OH PD season cant get here soon enough.
I think you guys will like the VGs. Ive heard some bashing accuracy but Ive not had any problems with them shooting good.
I looked for any at the Gander Mtn in Pontiac that went out of biz but only got all of their Hornady .224 50 gr V-max, and the Barnes .224 Varminator [blue coated-not moly] 40 gr HP. That should keep me loading for varmints for a while.
Looks like I may have to drive to Cabelas for more of the VGs.....


----------



## road trips (Jan 10, 2008)

I have been looking to try some of these grenades in my 22-250,but haven't found anyone that carries them.Any help?West Michigan area.


----------



## QuakrTrakr (Apr 4, 2001)

road trips said:


> I have been looking to try some of these grenades in my 22-250,but haven't found anyone that carries them.Any help?West Michigan area.


www.midwayusa.com


----------



## Huntsman27 (Sep 29, 2004)

road trips said:


> I have been looking to try some of these grenades in my 22-250,but haven't found anyone that carries them.Any help?West Michigan area.


Cabelas. Someone might be able to order them for you [gun shop?] or as Quak suggests order them online. 
The load I used [22-250] was 36gr Varmint grenade, Win case, AA-2520 powder and Win LR primer with OAL-2.350 inch. Check data and work up your loads Barnes and Accurate Arms.
Also, they have a new 50gr Varmint grenade for .224 cal new for 2008.


----------



## road trips (Jan 10, 2008)

I can only find the bullets for reloading.I don't reload,I only know how to pull the trigger:lol:.


----------



## Huntsman27 (Sep 29, 2004)

road trips said:


> I can only find the bullets for reloading.I don't reload,I only know how to pull the trigger:lol:.

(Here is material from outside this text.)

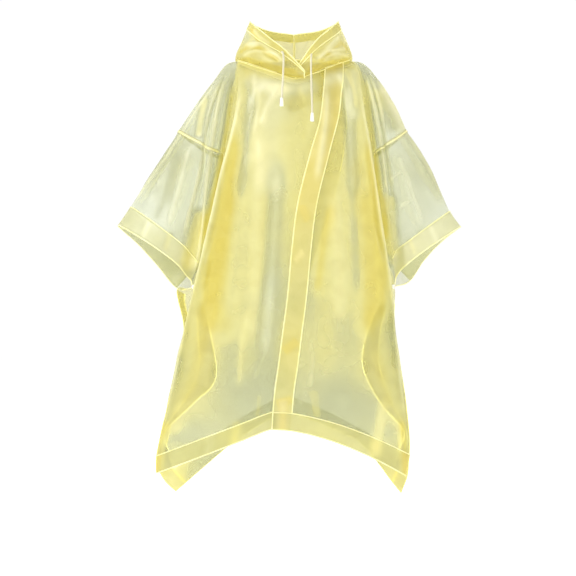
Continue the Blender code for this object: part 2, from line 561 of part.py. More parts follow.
def make_body(garment, film, band):
    """Makes the body and the sleeves, and returns the front and back grids and the arm's."""
    grids = {}
    arms = {}
    top = sum(ARM_FRONT_STEPS)
    seam = sum(BODY_ARM_STEPS)
    slit = sum(FRONT_ROW_STEPS[:SLIT_ROW])
    back = panel_grid(back_controls(), BACK_HALF_STEPS[::-1] + BACK_HALF_STEPS, BACK_ROW_STEPS)
    middle = sum(BACK_HALF_STEPS)
    halves = {"right": back[:, middle::-1], "left": back[:, middle:]}
    back_pieces = []
    for side, half in halves.items():
        turn = side == "right"
        front = panel_grid(front_controls(side), FRONT_COLUMN_STEPS[side], FRONT_ROW_STEPS)
        arm = arm_grid(side, front, half)
        grids[side] = (front, half)
        arms[side] = arm
        cap = shifted(arm[: seam + 1, : top + 1], "last", SHOULDER_GAP)
        add_sheet(garment, f"front_{side}", [(front, front, turn), (cap, cap, turn)], film)
        cap = shifted(arm[: seam + 1, top:], "first", SHOULDER_GAP)[:, ::-1]
        back_pieces += [(half, half, not turn), (cap, cap, not turn)]
        sleeve = shifted(arm[seam:], "top", SEAM_GAP)
        sleeve = shifted(shifted(sleeve, "first", SLEEVE_GAP), "last", SLEEVE_GAP)
        add_sheet(garment, f"sleeve_{side}", [(sleeve, sleeve, turn)], film)
        add_band(garment, f"cuff_{side}", sleeve, slice(-2, None), slice(1, -1), turn, band)
        make_tape(garment, side, arm, seam, turn, band)
        rows = slice(slit, -1)
        add_band(garment, f"hem_front_{side}", front, slice(-2, None), slice(0, None), turn, band)
        below = {"bottom": SEAM_GAP}
        add_band(garment, f"side_band_front_{side}", front, rows, slice(-2, None), turn, band, below)
        add_band(garment, f"side_band_back_{side}", half, rows, slice(-3, None), not turn, band, below)
    add_sheet(garment, "back", back_pieces, film)
    add_band(garment, "hem_back", back, slice(-2, None), slice(0, None), True, band)
    placket = FRONT_COLUMN_STEPS["left"][0]
    add_band(garment, "placket_band", grids["left"][0], slice(0, -1), slice(0, placket + 1), False,
             band, {"top": 0.6 * NECK_DROP, "bottom": SEAM_GAP})
    make_neck_bands(garment, grids, back, placket, band)
    return grids, arms


def make_neck_bands(garment, grids, back, placket, band):
    """A narrow band below the neck edge, on each front and across the back."""
    stretches = (
        ("neck_band_right", grids["right"][0], slice(1, -2), True),
        ("neck_band_left", grids["left"][0], slice(placket, -2), False),
        ("neck_band_back", back, slice(2, -2), True),
    )
    for name, panel, columns, turn in stretches:
        short = {"top": NECK_DROP, "first": SEAM_GAP}
        add_band(garment, name, panel, slice(0, 2), columns, turn, band, short)


def make_tape(garment, side, arm, seam, turn, band):
    """The tape over the weld between body and sleeve, round the arm."""
    strip = arm[seam - 1 : seam + 2].copy()
    for row in (0, 2):
        strip[row] = strip[1] + unit(strip[row] - strip[1]) * TAPE_WIDTH / 2
    add_band(garment, f"sleeve_tape_{side}", strip, slice(0, None), slice(1, -1), turn, band)


# ================================================================ the hood
def round_neck(points, sign):
    """The angle of points about the neck's middle, from the front and towards the side."""
    return np.arctan2(sign * (points[:, 0] - HOOD_MIDDLE) + 1e-9, -points[:, 1])


def neck_line(side, grids, arms):
    """The body's neck edge on one side, from the front's free edge to the middle of the back."""
    front, back = grids[side]
    return np.vstack([front[0], arms[side][0, 1:-1], back[0, ::-1]])


def on_neck(hood, side, grids, arms):
    """The hood with its seam laid along the body's neck edge, as far as it is welded."""
    sign = SIDES[side]
    line = neck_line(side, grids, arms)
    angles = round_neck(line, sign)
    order = np.argsort(angles)
    wanted = round_neck(hood[:, 0], sign)
    course = [np.interp(wanted, angles[order], line[order, axis]) for axis in range(3)]
    move = np.stack(course, axis=1) + (0, 0, HOOD_LIFT) - hood[:, 0]
    free = sum(HOOD_STEPS[: WELDED_FROM - 1])
    begins = sum(HOOD_STEPS[:WELDED_FROM])
    share = np.clip((np.arange(len(hood)) - free) / (begins - free), 0, 1)
    for column, follow in enumerate(SEAM_FOLLOW):
        hood[:, column] += move * share[:, None] * follow
    return hood


def make_hood(garment, grids, arms, film, band):
    for side, sign in SIDES.items():
        rows = []
        for row in HOOD_FRONT[side] + HOOD_AROUND:
            seam, low, overhang, wall, rim = points_of(row) * (sign, 1, 1) + (HOOD_MIDDLE, 0, 0)
            width = min(TUNNEL_WIDTH, 0.6 * np.linalg.norm(wall - rim))
            line = rim + unit(wall - rim) * width
            rows.append(smooth([seam, low, overhang, wall, line, rim], HOOD_PROFILE_STEPS))
        hood = on_neck(smooth(np.array(rows), HOOD_STEPS), side, grids, arms)
        turn = side == "right"
        add_sheet(garment, f"hood_{side}", [(hood, hood, turn)], film)
        add_band(garment, f"hood_tunnel_{side}", hood, slice(0, None), slice(-2, None), turn, band)


# ================================================================ fittings
def make_cords(garment, cord, plastic):
    for side, route in CORD_ROUTES.items():
        path = evenly_spaced(route, CORD_STEP)
        curve = bpy.data.curves.new(f"cord_{side}", "CURVE")
        curve.dimensions = "3D"
        curve.bevel_depth = CORD_RADIUS
        curve.bevel_resolution = 2
        curve.use_fill_caps = True
        line = curve.splines.new("POLY")
        line.points.add(len(path) - 1)
        for point, place in zip(line.points, path):
            point.co = (*place, 1.0)
        curve.materials.append(cord)
        garment.objects.link(bpy.data.objects.new(f"cord_{side}", curve))
        make_tip(garment, side, path[-1], plastic)


def evenly_spaced(route, step):
    """Points a step apart on the smooth curve through a route's own points."""
    fine = smooth(route, [12] * (len(route) - 1))
    length = np.linalg.norm(np.diff(fine, axis=0), axis=1).sum()
    return evenly(fine, int(round(length / step)) + 1)


def turned(garment, name, profile, place, material, sides=16):
    """A turned piece about a vertical axis: radius and height pairs from top to bottom."""
    mesh = bpy.data.meshes.new(name)
    mesh.from_pydata([(radius, 0.0, height) for radius, height in profile],
                     [(i, i + 1) for i in range(len(profile) - 1)], [])
    piece = bpy.data.objects.new(name, mesh)
    piece.location = place
    mesh.materials.append(material)
    garment.objects.link(piece)
    screw = piece.modifiers.new("turn", "SCREW")
    screw.steps = sides
    screw.render_steps = sides
    screw.use_merge_vertices = True
    screw.merge_threshold = WELD_DISTANCE
    return piece


def make_tip(garment, side, end, plastic):
    """The bell end on the cord, closed above and below."""
    top = -SEAM_GAP
    profile = (
        (0.0, top),
        (0.55 * TIP_RADIUS, top),
        (0.80 * TIP_RADIUS, top - 0.12 * TIP_LENGTH),
        (0.88 * TIP_RADIUS, top - 0.55 * TIP_LENGTH),
        (TIP_RADIUS, top - 0.90 * TIP_LENGTH),
        (0.92 * TIP_RADIUS, top - TIP_LENGTH),
        (0.0, top - TIP_LENGTH),
    )
    turned(garment, f"cord_tip_{side}", profile, end, plastic)


def make_snaps(garment, grids, plastic):
    """A cap before and a stud behind the two corners that the underarm snap holds together."""
    for side, panels in grids.items():
        for kind, panel, steps, behind in (
            ("cap", panels[0], FRONT_ROW_STEPS, False),
            ("stud", panels[1], BACK_ROW_STEPS, True),
        ):
            row = sum(steps[:SNAP_ROW])
            turn = (side == "right") != behind
            around = panel[row - 1 : row + 2, -3:].reshape(-1, 3)
            centre = panel[row, -2]
            normal = outwards(panel, turn)[row, -2]
            ways = unit(np.delete(around, 4, axis=0) - centre)
            lift = SNAP_RADIUS * max((ways @ normal).max(), 0.0) * BOW_MARGIN + GAP
            piece = turned(garment, f"snap_{kind}_{side}", snap_profile(), centre + normal * lift,
                           plastic)
            piece.rotation_euler = Vector(normal).to_track_quat("Z", "Y").to_euler()


def snap_profile():
    """Half of a snap's cap or stud: radius and height, from its outer face to the film."""
    return (
        (0.0, SNAP_DEPTH),
        (0.70 * SNAP_RADIUS, SNAP_DEPTH),
        (SNAP_RADIUS, 0.55 * SNAP_DEPTH),
        (SNAP_RADIUS, 0.0),
        (0.0, 0.0),
    )


def main():
    garment = start_clean()
    film = finish_material("frosted_film", (0.86, 0.83, 0.38), 0.35)
    band = finish_material("welded_band", (0.88, 0.86, 0.45), 0.38)
    cord = finish_material("drawstring", (0.86, 0.85, 0.74), 0.85)
    plastic = finish_material("white_plastic", (0.88, 0.88, 0.84), 0.35)
    grids, arms = make_body(garment, film, band)
    make_hood(garment, grids, arms, film, band)
    make_cords(garment, cord, plastic)
    make_snaps(garment, grids, plastic)


main()
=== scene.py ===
# %% [markdown]
# # A child's rain poncho in frosted film
# This lesson dresses a finished part: a hooded poncho, welded from a thin frosted film, in the
# shape that it takes when a child wears it. The solids are there already, and they are coarse.
# Here each sheet gets a fine, creased surface of its own, the welds get their bright lines, and
# the film gets a material that lets light through. First the frame is loaded, with every solid in
# its place, and the box that the dressed part has to stay in is kept.

import math

import bmesh
import bpy
import numpy as np
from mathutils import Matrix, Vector


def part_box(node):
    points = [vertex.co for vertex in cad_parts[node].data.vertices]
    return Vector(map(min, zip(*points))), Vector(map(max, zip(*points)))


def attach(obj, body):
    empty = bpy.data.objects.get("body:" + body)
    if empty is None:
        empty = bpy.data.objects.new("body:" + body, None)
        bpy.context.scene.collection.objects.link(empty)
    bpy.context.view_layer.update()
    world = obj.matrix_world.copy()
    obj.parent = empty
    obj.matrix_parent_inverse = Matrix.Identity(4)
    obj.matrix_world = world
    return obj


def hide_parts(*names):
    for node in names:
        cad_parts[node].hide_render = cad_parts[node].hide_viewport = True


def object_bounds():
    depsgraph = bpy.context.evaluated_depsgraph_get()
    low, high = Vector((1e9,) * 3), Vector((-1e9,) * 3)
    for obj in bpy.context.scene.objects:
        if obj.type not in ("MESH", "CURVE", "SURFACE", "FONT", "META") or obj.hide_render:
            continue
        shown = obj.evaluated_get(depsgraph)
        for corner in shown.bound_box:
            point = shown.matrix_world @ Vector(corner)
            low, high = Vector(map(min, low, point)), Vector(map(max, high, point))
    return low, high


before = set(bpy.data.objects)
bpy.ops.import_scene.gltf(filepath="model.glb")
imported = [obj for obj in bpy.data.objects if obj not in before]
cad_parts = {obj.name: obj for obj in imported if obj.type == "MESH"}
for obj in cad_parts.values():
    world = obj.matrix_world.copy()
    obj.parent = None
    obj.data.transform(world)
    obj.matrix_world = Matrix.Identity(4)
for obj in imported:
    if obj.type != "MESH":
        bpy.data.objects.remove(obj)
cad_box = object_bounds()
corners = [[round(v, 3) for v in corner] for corner in cad_box]
print("solids:", len(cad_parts), "box:", corners)

# %% [markdown]
# ## The camera
# The garment is seen straight from the front, from three metres away, with a long lens, so that
# near and far pieces keep their proportions. The camera comes first because it frames all that
# follows.

# %% Place the camera
CAMERA_PLACE = (-0.0044, -3.0, -0.5016)
LENS_LENGTH = 85.0  # in millimetres, as the sensor's width is
SENSOR_WIDTH = 36.0
camera_data = bpy.data.cameras.new("portrait_lens")
camera_data.lens = LENS_LENGTH
camera_data.sensor_width = SENSOR_WIDTH
camera = bpy.data.objects.new("camera", camera_data)
camera.location = CAMERA_PLACE
camera.rotation_euler = (math.pi / 2, 0.0, 0.0)
bpy.context.scene.collection.objects.link(camera)
bpy.context.scene.camera = camera
print("lens", LENS_LENGTH, "mm at", CAMERA_PLACE)

# %% [markdown]
# ## Small helpers
# Every piece of the garment rides on the part's one body and stands for the solid that it covers,
# which is hidden. One helper does both, so no piece is forgotten.

# %% A helper that hands a piece over
def hand_over(piece, nodes=()):
    """The piece rides on the body and stands for its solids, which are hidden."""
    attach(piece, "root")
    if nodes:
        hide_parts(*nodes)
    return piece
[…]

Have any friends that load? maybe you can order them and have a pal assemble for you?


----------



## QuakrTrakr (Apr 4, 2001)

road trips said:


> I can only find the bullets for reloading.I don't reload,I only know how to pull the trigger:lol:.


Look around, there are a lot more manufacturers making 204 rounds now that the caliber is established. Personally, I get more enjoyment working up my own loads than just buying a couple of boxes.


----------



## WAUB-MUKWA (Dec 13, 2003)

road trips said:


> I have been looking to try some of these grenades in my 22-250,but haven't found anyone that carries them.Any help?West Michigan area.


Just go to Barnes online and order them. They have a big discontinued sale going on now also.

Qkr,

Slow down on the velocity. Accuracy is what you want. Speed kills! lol :lol:


----------



## M1Garand (Apr 12, 2006)

road trips said:


> I can only find the bullets for reloading.I don't reload,I only know how to pull the trigger:lol:.


Black Hills ammo will be loading them in the 223:

http://www.black-hills.com/rfactorynew.htm


----------



## QuakrTrakr (Apr 4, 2001)

WAUB-MUKWA said:


> Qkr,
> 
> Slow down on the velocity. Accuracy is what you want. Speed kills! lol :lol:


But it sure is fun!!!:lol: Speed is good for vaporization, and liquification! :lol: Seriously though, I want to see what kind of "manageable" speed the gun can handle. 5000fps? 5200fps?  I'll see as soon as this weather breaks.


----------



## Huntsman27 (Sep 29, 2004)

youll be changing barrels often. [which, I dont believe are obtainable]. unless of course, you have a new rocket solid propellant you want to share with us?
However, knowing what bullets do to PDs I cant wait myself to obliterate them in a few months!


----------



## Huntsman27 (Sep 29, 2004)

youll be changing barrels often. [which, I dont believe are obtainable]. unless of course, you have a new rocket solid propellant you want to share with us?
However, knowing what bullets do to PDs I cant wait myself to obliterate them in a few months!


----------